ALBERT : La première chose qui me vient à l'esprit est la diversification de la chaîne d'approvisionnement. Il y aura une augmentation sous-jacente des coûts en raison de la géographie, du nombre de fournisseurs et des stocks, mais la capacité à s'adapter rapidement vous permettra de mieux réussir.
À titre d'exemple, je connais une entreprise qui fabrique des produits de soins pour la peau. L'une des premières choses dont les gens se sont retrouvés en rupture de stock lorsque le COVID-19 a frappé a été le désinfectant pour les mains. Je pense qu'en l'espace de deux semaines, l'entreprise a été en mesure d'adapter totalement sa production pour répondre à la demande. Ils ont dû modifier certaines machines et méthodes, mais le premier lot qu'ils ont produit utilisait des petites bouteilles qu'ils avaient en stock pour un autre produit. Ils ont été opérationnels en quelques semaines, puis ont rapidement augmenté la production avec des bouteilles plus grandes. Ils ont maintenant expédié des palettes aux hôpitaux. Cette créativité et l'engagement total de l'équipe distinguent les entreprises. La manière dont elles utilisent leurs actifs et leur personnel est une source d'inspiration.

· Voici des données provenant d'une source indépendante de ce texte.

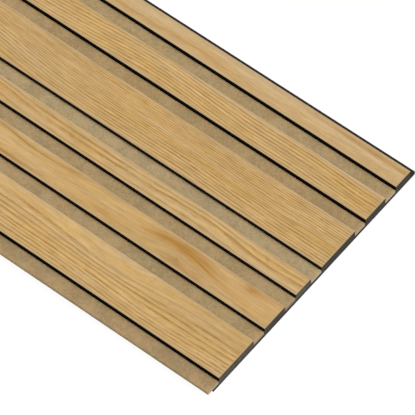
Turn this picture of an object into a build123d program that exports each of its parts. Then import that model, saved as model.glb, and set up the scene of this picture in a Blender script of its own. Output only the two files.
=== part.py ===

Apple vient de sortir la nouvelle version du SE [téléphone] en pleine pandémie, n'est-ce pas ? Pour moi, chaque téléphone est de plus en plus performant et de plus en plus cher. Aujourd'hui, ils proposent un iPhone à bas prix pour de nombreuses personnes qui ont moins d'argent - d'une certaine manière, ils pensent à l'avenir. Vous devez diversifier vos produits et votre clientèle, en plus de votre base de fournisseurs. Si vous n'avez qu'un ou deux clients qui représentent 90 % de votre chiffre d'affaires, vous risquez de vous retrouver dans un environnement dangereux.